* **Recorded data**
========

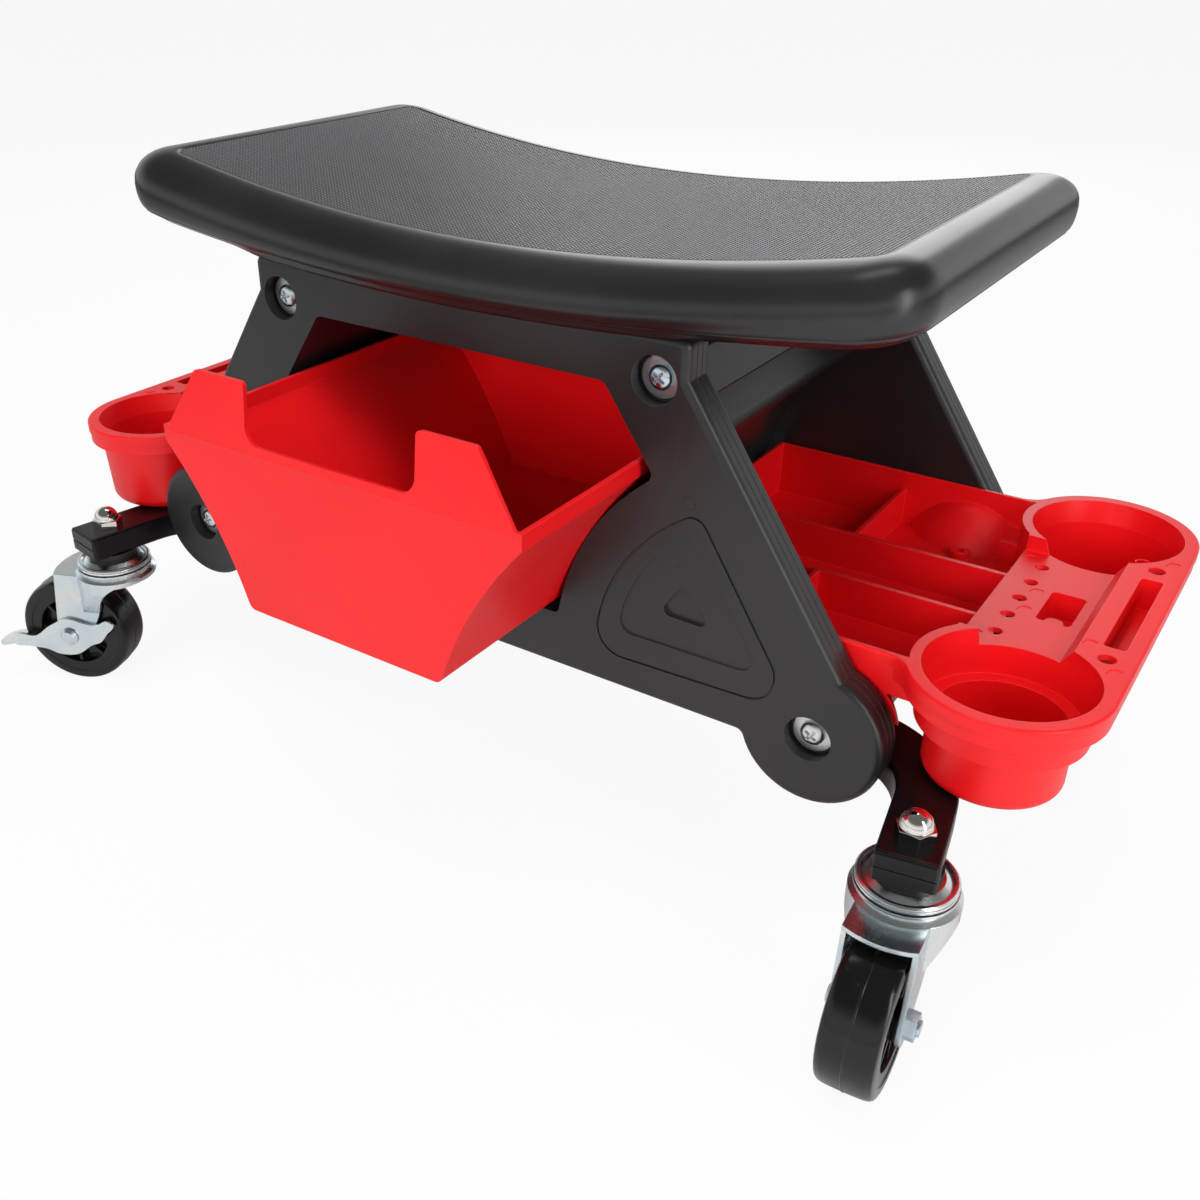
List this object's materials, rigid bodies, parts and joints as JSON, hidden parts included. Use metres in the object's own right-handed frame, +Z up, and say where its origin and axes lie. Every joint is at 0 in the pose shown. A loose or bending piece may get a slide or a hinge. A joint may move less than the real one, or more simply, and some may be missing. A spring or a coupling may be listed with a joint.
{
  "type": "workshop stool",
  "caption": "Low rolling mechanic's stool with a saddle-shaped seat, sliding drawer, two divided side trays with cup wells, and splayed arms on swivel casters.",
  "frame": {"origin": "on the floor under the middle of the seat and of the two side frames", "axes": "+X along the long side through the two trays, +Z up, the drawer opens towards -Y"},
  "size_m": [0.7174, 0.4648, 0.3689],
  "materials": {
    "black_hdpe": "satin moulded black, fine weave on the seat",
    "red_plastic": "satin moulded red",
    "black_coat": "glossy black powder coat",
    "zinc": "bright zinc plate, bluish",
    "nickel": "polished nickel",
    "black_plug": "moulded black",
    "wheel_plastic": "smooth moulded black, semi gloss"
  },
  "bodies": {
    "stool": {"seat": "black_hdpe", "side_frame_front": "black_hdpe", "side_frame_back": "black_hdpe", "upper_tube_right": "black_coat", "upper_tube_left": "black_coat", "lower_tube_right": "black_coat", "lower_tube_left": "black_coat", "frame_screws": "zinc", "frame_washers": "zinc", "drawer_housing": "black_hdpe", "tray_right": "red_plastic", "tray_left": "red_plastic", "arm_plugs": "black_plug", "cap_nuts": "nickel", "kingpin_races": "zinc", "seal_washers": "black_plug", "caster_arm_front_right": "black_coat", "caster_arm_front_left": "black_coat", "caster_arm_back_left": "black_coat", "caster_arm_back_right": "black_coat"},
    "drawer": {"drawer": "red_plastic"},
    "caster_front_right": {"fork_front_right": "zinc", "axle_bolt_front_right": "zinc", "axle_nut_front_right": "zinc"},
    "wheel_front_right": {"wheel_front_right": "wheel_plastic", "wheel_bush_front_right": "zinc"},
    "caster_front_left": {"fork_front_left": "zinc", "axle_bolt_front_left": "zinc", "axle_nut_front_left": "zinc"},
    "wheel_front_left": {"wheel_front_left": "wheel_plastic", "wheel_bush_front_left": "zinc"},
    "brake_front_left": {"brake_lever_front_left": "zinc"},
    "caster_back_left": {"fork_back_left": "zinc", "axle_bolt_back_left": "zinc", "axle_nut_back_left": "zinc"},
    "wheel_back_left": {"wheel_back_left": "wheel_plastic", "wheel_bush_back_left": "zinc"},
    "caster_back_right": {"fork_back_right": "zinc", "axle_bolt_back_right": "zinc", "axle_nut_back_right": "zinc"},
    "wheel_back_right": {"wheel_back_right": "wheel_plastic", "wheel_bush_back_right": "zinc"},
    "brake_back_right": {"brake_lever_back_right": "zinc"}
  },
  "joints": [
    {"name": "drawer_slide", "type": "slide", "parent": "stool", "child": "drawer", "axis": [0, -1, 0], "range_m": [-0.098, 0.07]},
    {"name": "swivel_front_right", "type": "hinge", "parent": "stool", "child": "caster_front_right", "pos_m": [0.286, -0.159, 0.09], "axis": [0, 0, 1], "continuous": true},
    {"name": "roll_front_right", "type": "hinge", "parent": "caster_front_right", "child": "wheel_front_right", "pos_m": [0.28834, -0.19242, 0.04], "axis": [0.9976, 0.0698, 0], "continuous": true},
    {"name": "swivel_front_left", "type": "hinge", "parent": "stool", "child": "caster_front_left", "pos_m": [-0.286, -0.159, 0.09], "axis": [0, 0, 1], "continuous": true},
    {"name": "roll_front_left", "type": "hinge", "parent": "caster_front_left", "child": "wheel_front_left", "pos_m": [-0.31684, -0.17209, 0.04], "axis": [0.3907, -0.9205, 0], "continuous": true},
    {"name": "brake_front_left", "type": "hinge", "parent": "caster_front_left", "child": "brake_front_left", "pos_m": [-0.31684, -0.17209, 0.04], "axis": [0.3907, -0.9205, 0], "range_deg": [-12, 4]},
    {"name": "swivel_back_left", "type": "hinge", "parent": "stool", "child": "caster_back_left", "pos_m": [-0.286, 0.159, 0.09], "axis": [0, 0, 1], "continuous": true},
    {"name": "roll_back_left", "type": "hinge", "parent": "caster_back_left", "child": "wheel_back_left", "pos_m": [-0.28834, 0.19242, 0.04], "axis": [-0.9976, -0.0698, 0], "continuous": true},
    {"name": "swivel_back_right", "type": "hinge", "parent": "stool", "child": "caster_back_right", "pos_m": [0.286, 0.159, 0.09], "axis": [0, 0, 1], "continuous": true},
    {"name": "roll_back_right", "type": "hinge", "parent": "caster_back_right", "child": "wheel_back_right", "pos_m": [0.25642, 0.17473, 0.04], "axis": [-0.4695, -0.8829, 0], "continuous": true},
    {"name": "brake_back_right", "type": "hinge", "parent": "caster_back_right", "child": "brake_back_right", "pos_m": [0.25642, 0.17473, 0.04], "axis": [-0.4695, -0.8829, 0], "range_deg": [-12, 4]}
  ]
}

========

* **Exercise details**
Set every line of the listing down word for word.

* **Expected output**
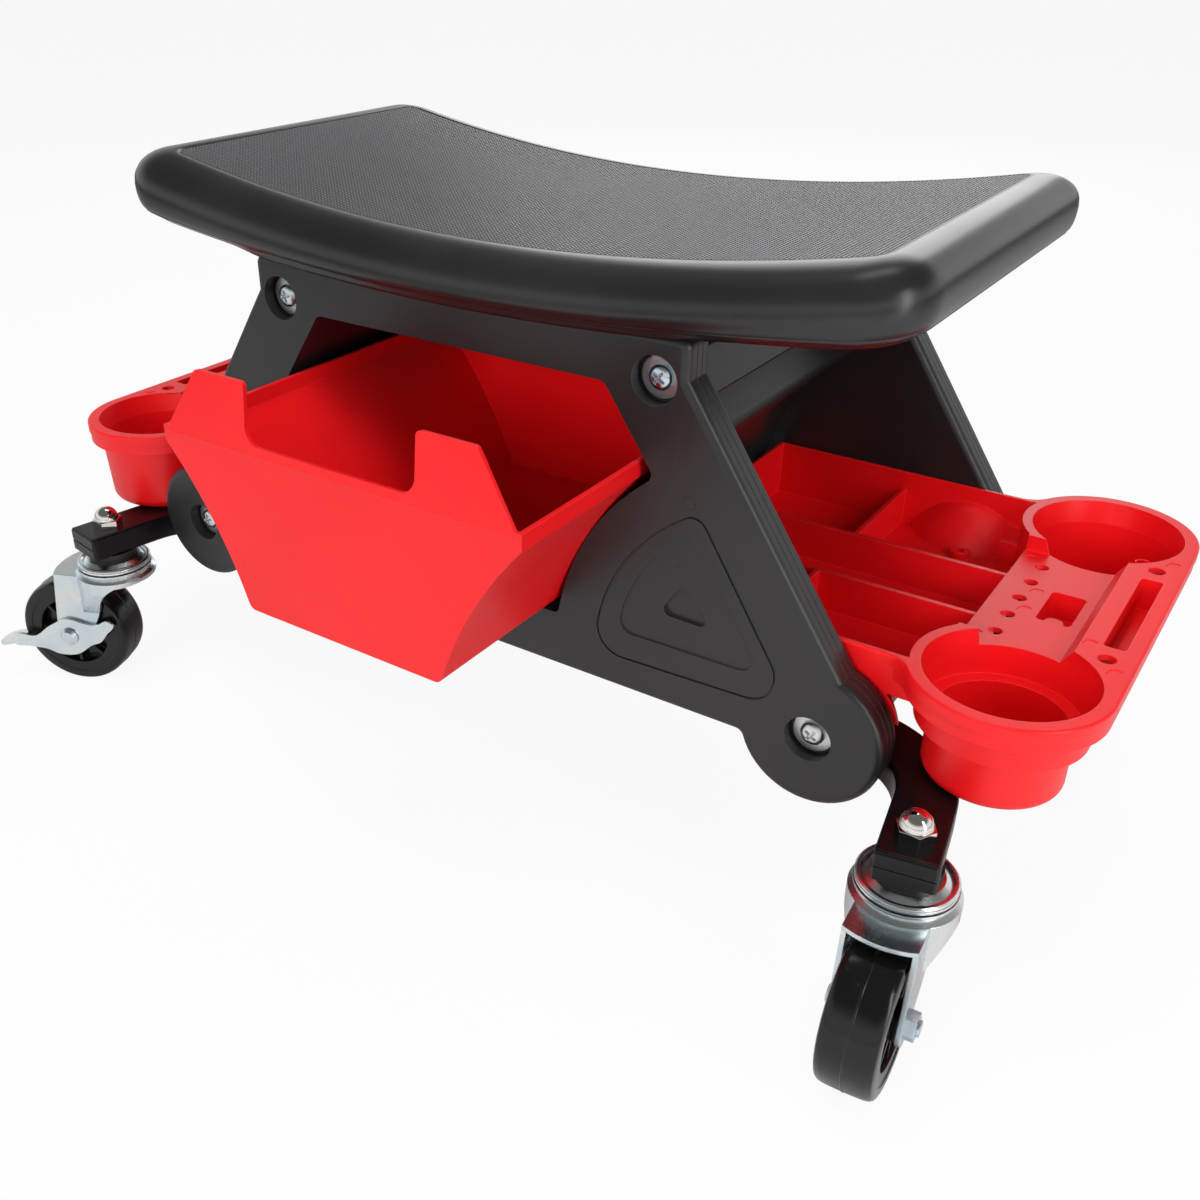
List this object's materials, rigid bodies, parts and joints as JSON, hidden parts included. Use metres in the object's own right-handed frame, +Z up, and say where its origin and axes lie. Every joint is at 0 in the pose shown. A loose or bending piece may get a slide or a hinge. A joint may move less than the real one, or more simply, and some may be missing. A spring or a coupling may be listed with a joint.
{
  "type": "workshop stool",
  "caption": "Low rolling mechanic's stool with a saddle-shaped seat, sliding drawer, two divided side trays with cup wells, and splayed arms on swivel casters.",
  "frame": {"origin": "on the floor under the middle of the seat and of the two side frames", "axes": "+X along the long side through the two trays, +Z up, the drawer opens towards -Y"},
  "size_m": [0.7174, 0.4648, 0.3689],
  "materials": {
    "black_hdpe": "satin moulded black, fine weave on the seat",
    "red_plastic": "satin moulded red",
    "black_coat": "glossy black powder coat",
    "zinc": "bright zinc plate, bluish",
    "nickel": "polished nickel",
    "black_plug": "moulded black",
    "wheel_plastic": "smooth moulded black, semi gloss"
  },
  "bodies": {
    "stool": {"seat": "black_hdpe", "side_frame_front": "black_hdpe", "side_frame_back": "black_hdpe", "upper_tube_right": "black_coat", "upper_tube_left": "black_coat", "lower_tube_right": "black_coat", "lower_tube_left": "black_coat", "frame_screws": "zinc", "frame_washers": "zinc", "drawer_housing": "black_hdpe", "tray_right": "red_plastic", "tray_left": "red_plastic", "arm_plugs": "black_plug", "cap_nuts": "nickel", "kingpin_races": "zinc", "seal_washers": "black_plug", "caster_arm_front_right": "black_coat", "caster_arm_front_left": "black_coat", "caster_arm_back_left": "black_coat", "caster_arm_back_right": "black_coat"},
    "drawer": {"drawer": "red_plastic"},
    "caster_front_right": {"fork_front_right": "zinc", "axle_bolt_front_right": "zinc", "axle_nut_front_right": "zinc"},
    "wheel_front_right": {"wheel_front_right": "wheel_plastic", "wheel_bush_front_right": "zinc"},
    "caster_front_left": {"fork_front_left": "zinc", "axle_bolt_front_left": "zinc", "axle_nut_front_left": "zinc"},
    "wheel_front_left": {"wheel_front_left": "wheel_plastic", "wheel_bush_front_left": "zinc"},
    "brake_front_left": {"brake_lever_front_left": "zinc"},
    "caster_back_left": {"fork_back_left": "zinc", "axle_bolt_back_left": "zinc", "axle_nut_back_left": "zinc"},
    "wheel_back_left": {"wheel_back_left": "wheel_plastic", "wheel_bush_back_left": "zinc"},
    "caster_back_right": {"fork_back_right": "zinc", "axle_bolt_back_right": "zinc", "axle_nut_back_right": "zinc"},
    "wheel_back_right": {"wheel_back_right": "wheel_plastic", "wheel_bush_back_right": "zinc"},
    "brake_back_right": {"brake_lever_back_right": "zinc"}
  },
  "joints": [
    {"name": "drawer_slide", "type": "slide", "parent": "stool", "child": "drawer", "axis": [0, -1, 0], "range_m": [-0.098, 0.07]},
    {"name": "swivel_front_right", "type": "hinge", "parent": "stool", "child": "caster_front_right", "pos_m": [0.286, -0.159, 0.09], "axis": [0, 0, 1], "continuous": true},
    {"name": "roll_front_right", "type": "hinge", "parent": "caster_front_right", "child": "wheel_front_right", "pos_m": [0.28834, -0.19242, 0.04], "axis": [0.9976, 0.0698, 0], "continuous": true},
    {"name": "swivel_front_left", "type": "hinge", "parent": "stool", "child": "caster_front_left", "pos_m": [-0.286, -0.159, 0.09], "axis": [0, 0, 1], "continuous": true},
    {"name": "roll_front_left", "type": "hinge", "parent": "caster_front_left", "child": "wheel_front_left", "pos_m": [-0.31684, -0.17209, 0.04], "axis": [0.3907, -0.9205, 0], "continuous": true},
    {"name": "brake_front_left", "type": "hinge", "parent": "caster_front_left", "child": "brake_front_left", "pos_m": [-0.31684, -0.17209, 0.04], "axis": [0.3907, -0.9205, 0], "range_deg": [-12, 4]},
    {"name": "swivel_back_left", "type": "hinge", "parent": "stool", "child": "caster_back_left", "pos_m": [-0.286, 0.159, 0.09], "axis": [0, 0, 1], "continuous": true},
    {"name": "roll_back_left", "type": "hinge", "parent": "caster_back_left", "child": "wheel_back_left", "pos_m": [-0.28834, 0.19242, 0.04], "axis": [-0.9976, -0.0698, 0], "continuous": true},
    {"name": "swivel_back_right", "type": "hinge", "parent": "stool", "child": "caster_back_right", "pos_m": [0.286, 0.159, 0.09], "axis": [0, 0, 1], "continuous": true},
    {"name": "roll_back_right", "type": "hinge", "parent": "caster_back_right", "child": "wheel_back_right", "pos_m": [0.25642, 0.17473, 0.04], "axis": [-0.4695, -0.8829, 0], "continuous": true},
    {"name": "brake_back_right", "type": "hinge", "parent": "caster_back_right", "child": "brake_back_right", "pos_m": [0.25642, 0.17473, 0.04], "axis": [-0.4695, -0.8829, 0], "range_deg": [-12, 4]}
  ]
}